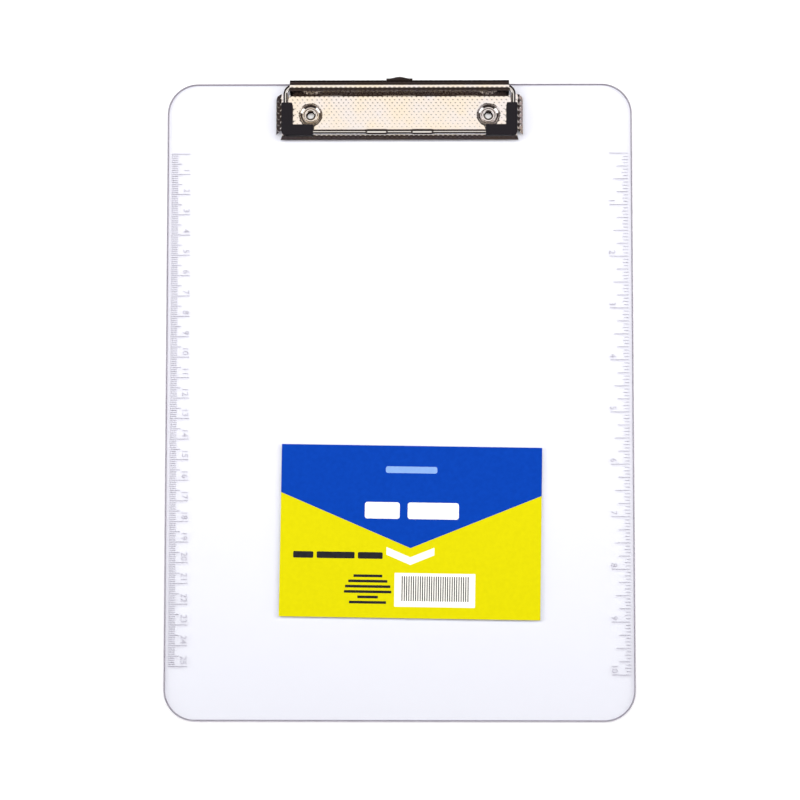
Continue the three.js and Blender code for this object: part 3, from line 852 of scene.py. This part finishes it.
# %% Base plate skins
HOLLOW_SHARE = 0.6
THINNEST = 0.2
x, y = net_points[:, 0], net_points[:, 1]
plain = deck_height(x, y)
nudge = 0.02
slope_x = (deck_height(x + nudge, y) - deck_height(x - nudge, y)) / (2 * nudge)
slope_y = (deck_height(x, y + nudge) - deck_height(x, y - nudge)) / (2 * nudge)
rise = dots(x, y - TOP_EDGE)
for centre in RIVETS:
    away = np.hypot(x - centre[0], y - centre[1])
    rise *= np.clip((away - DIMPLE - 0.1) / 0.3, 0, 1)
lean = np.sqrt(1 + slope_x**2 + slope_y**2)
rise *= lean * np.interp(lean, (1.02, 1.25), (DECK_DOTS, FOLDED_DOTS))
upper = plain + rise
lower = np.maximum(plain - SHEET * lean, BOARD_TOP + HAIR_GAP) + HOLLOW_SHARE * rise
lower = np.minimum(lower, upper - THINNEST)
used = np.unique(triangles)
renumber = -np.ones(len(net_points), int)
renumber[used] = np.arange(len(used))
triangles = renumber[triangles]
skin = len(used)
plate_points = [(x[i], y[i], upper[i]) for i in used] + [(x[i], y[i], lower[i]) for i in used]
directed = {(int(t[i]), int(t[(i + 1) % 3])) for t in triangles for i in range(3)}
wall = [[a + skin, b + skin, b, a] for a, b in directed if (b, a) not in directed]
wall.sort()
plate_faces = [list(map(int, t)) for t in triangles]
plate_faces += [[int(i) + skin for i in t[::-1]] for t in triangles] + wall
pressed_plate = (plate_points, plate_faces, 0)
print(len(wall), "faces in the cut edges")

# %% [markdown]
# ## The hinge knuckles
#
# Three straps run back from the deck, under the lever, and curl round the wire. A strap is a sheet
# bent along a path: straight up a gentle ramp, then most of a circle.

# %% Hinge knuckles
WIRE = 1.2
KNUCKLE_BORE = 1.3
KNUCKLE_SPANS = ((-38, -28), (-8, 8), (28, 38))
CURL_START, CURL_END = -90, 160
DECK_OVERLAP = 0.4


def knuckle_path():
    """The inner side of a strap and its curl in Y and Z, with normals towards the wire."""
    ramp_start = np.array([DECK_REAR - DECK_OVERLAP, DECK_TOP])
    ramp_end = PIVOT[1:] + (0.0, -KNUCKLE_BORE)
    ramp = [ramp_start + (ramp_end - ramp_start) * t for t in np.linspace(0, 1, 7)[:-1]]
    along = (ramp_end - ramp_start) / np.linalg.norm(ramp_end - ramp_start)
    ramp_normal = [(-along[1], along[0])] * len(ramp)
    curl = arc(PIVOT[1:], KNUCKLE_BORE, CURL_START, CURL_END, 40)
    curl_normal = [(-(py - PIVOT[1]) / KNUCKLE_BORE, -(pz - PIVOT[2]) / KNUCKLE_BORE) for py, pz in curl]
    return [*map(tuple, ramp), *curl], ramp_normal + curl_normal


path, normals = knuckle_path()
straps = [bent_sheet(path, normals, np.linspace(left, right, 21)) for left, right in KNUCKLE_SPANS]
plate_shapes = [pressed_plate, *straps]
make_object(
    "pressed_base_plate", plate_shapes, [embossed_nickel], "board_body", ["base_plate"]
)

# %% [markdown]
# ## The eyelets
#
# A hollow rivet is a drawn tube. Its head is rolled outwards like the rim of a cup, and its other end
# was curled over in the board's counterbore. A round piece is a profile turned about its axis.

# %% Eyelets
HEAD_SEAT = BOARD_TOP + SHEET + 0.03
EYELET_TUBE = 2.05
EYELET_BORE = 1.65
HEAD_OUT = 3.65


def eyelet_profile():
    """Radius and height all round the section: head, funnel, tube, rolled foot and neck."""
    roll = np.radians(range(0, 151, 10))
    head = [(HEAD_OUT - 0.9 + 0.9 * math.cos(a), HEAD_SEAT + 0.22 + 0.55 * math.sin(a)) for a in roll]
    funnel = [(EYELET_BORE + 0.1, HEAD_SEAT + 0.1), (EYELET_BORE, HEAD_SEAT - 0.35)]
    foot_top = COUNTERBORE_DEPTH - 0.12
    foot = [(EYELET_BORE, foot_top - 0.2), (EYELET_BORE + 0.25, 0.35), (EYELET_BORE + 0.8, 0.12)]
    under = np.radians(range(-90, 91, 15))
    rolled = [(3.05 + 0.5 * math.cos(a), 0.6 + 0.46 * math.sin(a)) for a in under]
    neck = [(EYELET_TUBE, foot_top), (EYELET_TUBE, HEAD_SEAT)]
    return (head + funnel + foot + rolled + neck)[::-1]


for side, centre in zip(("left", "right"), RIVETS):
    name, node = f"hollow_eyelet_{side}", f"eyelet_{side}"
    ring = turned(eyelet_profile(), *centre)
    make_object(name, [ring], [eyelet_nickel], "board_body", [node])

# %% [markdown]
# ## The lever
#
# A barrel pressed from the same dotted strip, open below. Its section is a short skirt behind, most of
# half a circle over the top, and a straight sloping skirt down in front. The round top mirrors the
# overhead lamp as one bright line, and the skirts mirror the dim room, so they look almost black.

# %% Lever barrel
_, lever_high = box_mm("lever")
LEVER_HALF = lever_high[0]
LEVER_RADIUS = lever_high[2] - PIVOT[2]
FRONT_ANGLE = 154.6
FRONT_SKIRT = 3.14
REAR_SKIRT = 1.2
BARREL_DOTS = 0.6


def lever_path():
    """The outer side of the barrel in Y and Z, from the rear skirt over the top, with its normals."""
    top = arc((0, 0), LEVER_RADIUS, 0, FRONT_ANGLE, 32)
    points = [(LEVER_RADIUS, -REAR_SKIRT * t) for t in np.linspace(1, 0, 5)[:-1]] + top
    normals = [(1, 0)] * 4 + [(y / LEVER_RADIUS, z / LEVER_RADIUS) for y, z in top]
    a = math.radians(FRONT_ANGLE)
    for t in np.linspace(0, 1, 11)[1:]:
        run = FRONT_SKIRT * t
        points.append((top[-1][0] - run * math.sin(a), top[-1][1] + run * math.cos(a)))
        normals.append((math.cos(a), math.sin(a)))
    return [(PIVOT[1] + y, PIVOT[2] + z) for y, z in points], normals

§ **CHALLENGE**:
Which lines contain "from"? Copy each of them.

§ **WRITTEN REPLY**:
Continue the three.js and Blender code for this object: part 3, from line 852 of scene.py. This part finishes it.
# Three straps run back from the deck, under the lever, and curl round the wire. A strap is a sheet
# A barrel pressed from the same dotted strip, open below. Its section is a short skirt behind, most of
    """The outer side of the barrel in Y and Z, from the rear skirt over the top, with its normals."""